Wallace's movements between his return from England and the start of the Falkirk campaign are uncertain. The winter of 1297–8 saw limited incursions by the English, under Clifford in Annandale and Warenne in the east, but what part Wallace played in these events is unknown. No major English activity was possible until Edward's return from Flanders, and it must be assumed that Wallace used the time to assemble and train his army and to devise the strategy which brought him so close to victory against Edward. His presence at Torphichen in Linlithgowshire on 29 March 1298 is attested by a grant of that date to Alexander Scrymgeour, the hereditary standard-bearer of the Balliols, and himself subsequently executed for treason by Edward. In the grant to Scrymgeour, Wallace styles himself both knight and guardian of the kingdom and, as before, leader of the army in the name of King John. When he was knighted and by whom is not recorded, although an English source suggests that one of the premier earls of Scotland was involved in the ceremony. His election to the guardianship as the first sole occupant of the office arose naturally from his military achievements; whether or not the magnates approved, he was the obvious choice. The English were unimpressed by his new status. One of their political songs comments that 'from a robber he becomes a knight, just as a swan is made out of a raven; an unworthy man takes the seat, when a worthy man is not by' (Wright's Political Songs, 174). As guardian Wallace now imposed on the Scots a strategy hitherto alien, eschewing confrontation on the line of advance, and instead withdrawing to the north behind country systematically wasted.
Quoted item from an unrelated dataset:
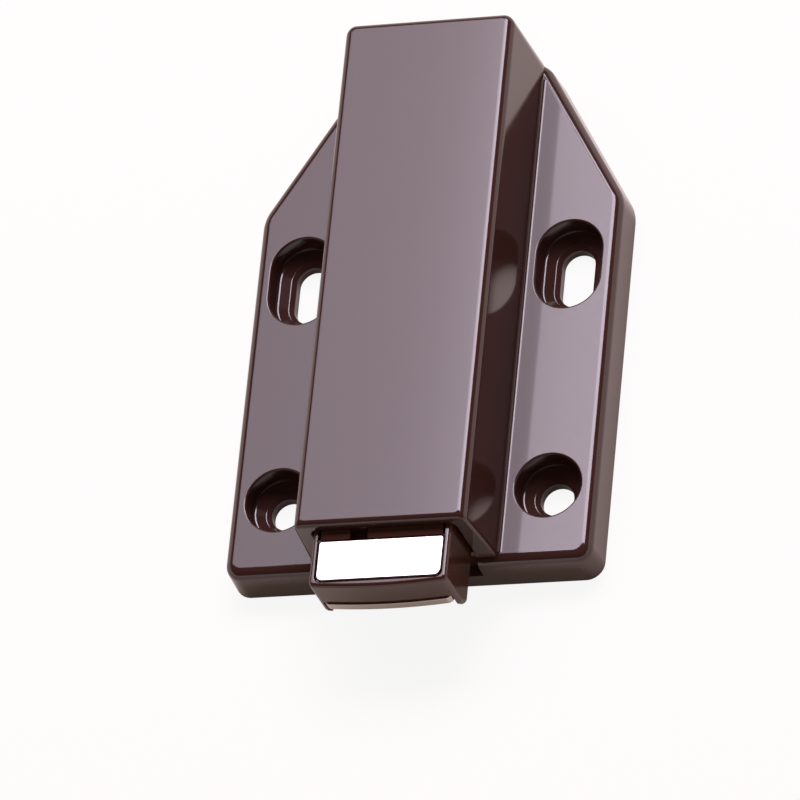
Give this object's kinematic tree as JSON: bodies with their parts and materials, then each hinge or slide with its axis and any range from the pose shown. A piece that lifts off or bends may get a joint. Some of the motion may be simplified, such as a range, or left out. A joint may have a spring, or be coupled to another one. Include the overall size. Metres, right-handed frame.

The wisdom of Wallace's strategy was soon apparent. Edward, frustrated by his inability to bring Wallace to battle, moved deeper into Scotland. As he did so, his problems increased. Food was short, Wallace's situation was undiscovered, it was impossible to live off the land, and Edward for once had failed to ensure the supply of provisions by sea. A detachment under Antony Bek, bishop of Durham, sent by Edward to attack the castles of Dirleton and Tantallon, had no food other than beans and peas from the fields and the rest of the army was in no better condition. By 19 July Edward was at Temple Liston, on the right bank of the Almond. The few supplies which reached him contained 200 tuns of wine. This Edward unwisely distributed. The Welsh, their morale and loyalty equally suspect, became drunk and rioted, killing a number of priests. The cavalry thereupon charged the Welsh. Eighty were killed and the rest spent the night apart from the main army, threatening to change sides. Edward stated that if necessary he would, with God's help, defeat the Welsh and Scots together. He recognized the true nature of his predicament, however, in his decision to fall back on Edinburgh, as a possible preliminary to the abandonment of the campaign. A withdrawal from Scotland by Edward at this time would not have ended the war but the blow to his prestige and the likely resumption of his struggle with his barons would have given Wallace the opportunity further to strengthen his position and thus have affected the course of the war.

The battle of Falkirk

The most renowned of Plantagenet kings, outgeneralled by a man for whom he and his people had nothing but contempt, was saved from disaster by news from a scout brought to him on 21 July by two earls, Patrick of Dunbar and Gilbert Umfraville of Angus. From the scout Edward learned that the Scots were no more than 18 miles away, at Falkirk. According to Guisborough, who gives the fullest account of these events, the scout also revealed Wallace's plans. He had discovered Edward's intention to retire on Edinburgh and thought to attack the retreating English by night, when they were most vulnerable. A set-piece battle was not part of Wallace's strategy. Edward's response was both spirited and immediate; praising God who had delivered the enemy to him, he declared that he would not wait upon an attack by the Scots but would instead seek them out. He led his army in the direction of Falkirk and by this action seized the initiative from Wallace. That night, 21 July, the English camped to the east of Linlithgow. Despite his apparent confidence Edward was still conscious of the possibility of attack by the Scots; his men were to rest with their horses beside them. During the night he was injured by his horse but he quelled the panic in his camp when he proved his fitness by mounting his horse. At dawn on the next day, the feast of St Mary Magdalene, Tuesday 22 July, he led his army through Linlithgow towards Falkirk.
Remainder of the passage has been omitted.